Yes, part of the problem is that all the hottie girls do not attend church. But that's partly because the feminized church rarely if ever PREACHES abstinence directly, because their pews are filled with Jesus-loving, co-habitating 'couples' clearly boinking... but who just loooooove Christ. So the men never get fed with the Word, so they go out and are weak, and beautiful women want NOTHING to do with them cause they want some hard, aggressive, pump and dump dick.

What they REALLY want is a hard, aggressive, "woman up, close your legs until we're married or get the fuck out of my face" man who will clearly provide and be faithful if she will actually stop slutting around and grow up.

But that's a civilizational trend that will take generations to turn around. Getting hot women back in the pews and getting the not-so-attractive ones to get more attractive will take time. But what potentially Alpha male Christian men are willing to bite the bullet and take the ugly church girls to bed, or the over-the-hill, High N, hitting-the-wall cute ones into the marriage bed only to be #24 in her N-count, or worse?

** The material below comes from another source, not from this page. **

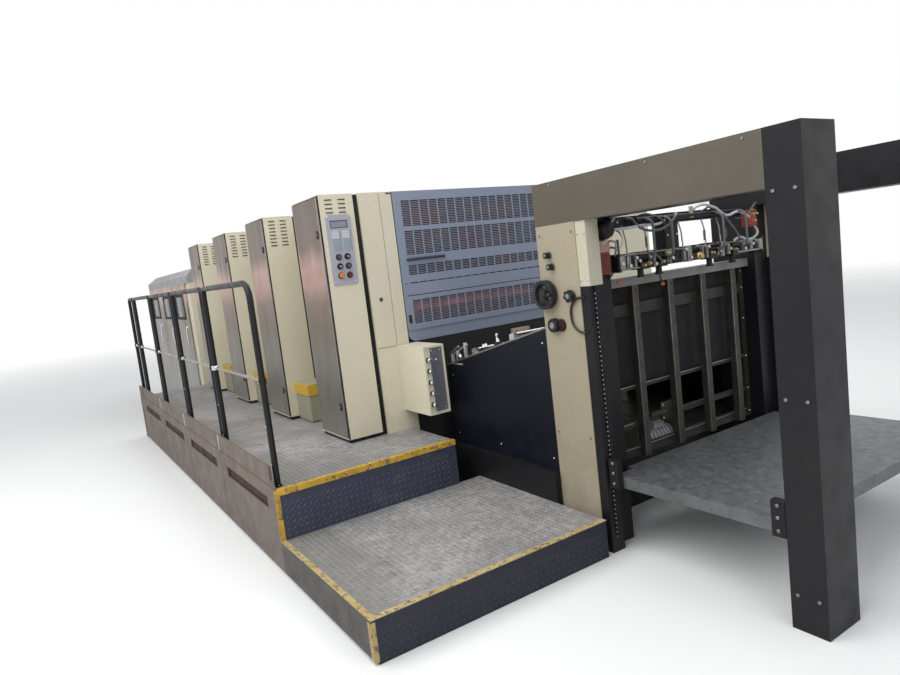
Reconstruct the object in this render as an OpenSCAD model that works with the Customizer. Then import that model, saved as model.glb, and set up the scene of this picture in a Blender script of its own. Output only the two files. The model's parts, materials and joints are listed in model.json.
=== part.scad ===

Whom do we love more? Christ, our neighbors and the survival of our great civilization, or ourselves and our egos?

T.L. Ciottoli said...

If you want to begin learning about the true masculine Faith, start with John Eldredge's books "Way of the Wild Heart" and "Way of the Wild Heart". Read GK Chesterton to see and hear what truly, manly, cultured and flesh-and-blood Christian faith is, in all its splendor and pontential violence. Read the Bible, shit. That thing is full of stories of godly and righteous warriors, including Christ who whipped the shit out of some people for sullying the temple

Our God, our Messiah, is not, was not, and never will be a pacifist, nor passive, nor beta. Period. That version of Christianity is from the Pit. It is from flower-power liberal marxists, from materialistic, fornicating, humanistic Baby Boomers, even the "good" ones, who have turned their backs on the faith and sullied His name.

Do you know what kind of "not give a fuck" attitude it takes to become St. Francis of Assisi? You think he became "beta"? Are you kidding me? You think NOT having money equals "beta"? And yet the entire point of game is to tell guys they don't NEED the money or even really the appearance of it, they just need to show they don't give a fuck, they have balls, and they don't think twice to break the rules. That is alpha.

Dude, you know how many hippie, bohemian chicks cream at the notion of a man giving up all his wealth and status to search for God, to be on a great spiritual quest, journey, to be determined to learn and change, the way St. Francis did? Guaranteed when he dropped that epic story on chicks, many were after him like never before. With a following like that you don't think there were women looking on who said "He could have me. I'd be his wife in the drop of a hat." I know 'cause I've seen it work for me. Women DIG that spiritual warrior shit, saying 'no' to all the bullshit the world is offering (yes, even the sex and all the sin), all that bullshit girls are offering (hello obvious disqualification), etc, etc. Whether a man turns it into a win with a girl or not, it works. For many types of girls. Especially in this god-awful boring "go to school, get a job, try and look hip and interesting like everyone else, kinda date and have sex with a few people, blah, blah, blah" bullshit.

They want more. Their souls want more. And a guy who says "I'm going to fucking get more with God, more from life, give more to others, hop on this train or get the fuck out of the way" makes lots of women go crazy. Even if they're not Christian girls. And better yet, it makes the really bad ones run for the door. I've seen it. I've had some girls, all sweet and nice for a date or two, literally get up and leave when I've dropped the 'no sex until I'm married." One girl got visibly angry. She scorned me worse than she scorns the guys who pump and dump her. And it's a enormous blessing. That is how EVIL works. Evil is real, deep, and powerful in many of these girls. And they have no clue. The darkness cannot understand the Light. It flees from the Light. The really messed up ones, the really, really messed up ones, (high 'n' count, rape experiences, self-esteem directly linked to a man wanting her body, "accepting" and using that body for sex) will out themselves quickly or do you a favor and turn tail themselves and run into the world looking to fill themselves with anything and everything but God and His goodness. They'll find what they're looking for. Easy. And they go deeper into the Pit. And you'll avoid a disaster of a woman.

Malcolm said...

Well said Vashine. Funny, there seems to be a lot of Catholic guys on here (GK Chesterton gives it away). I just got married a couple month ago and I think it is true, one has to be really stern with his wife. If you're not a strong, dominant male, who doesn't put up with crap from his wife, you're actually not being virtuous, you're committing a sin. The Husband is the head of the family, I mean even scripture says it; Wives be submissive to your husbands. It doesn't say, husbands be submissive to your wives, it says love your wife. Sometimes loving your wife means putting her in her place, even if it ticks her off. I have only been married a few months, and sometimes I notice my wife giving smart-ass comments to me and I put her in her place. Seems to work out better than saying nothing.

Anyway, God bless all the Catholic guys on here, Vashines response is blog post article worthy, it's that good. I was in seminary for a little while, and I think what you say is true.

There are a lot of mediocre Catholic girls who are looking for good husbands who would make very good wives, but they do nothing and I mean nothing to try and look good, and most of the girls I went to College with (a small traditional, private Catholic college) are still unmarried. Why? Because they don't put on makeup. They don't wear nice clothes or jewelry and they look like they came out of "Little House on the Prairie." They is nothing wrong with wanting to dress modestly, in fact, I prefer it. I like the slutty look, but only in the bedroom, outside of the bedroom it is just distracting.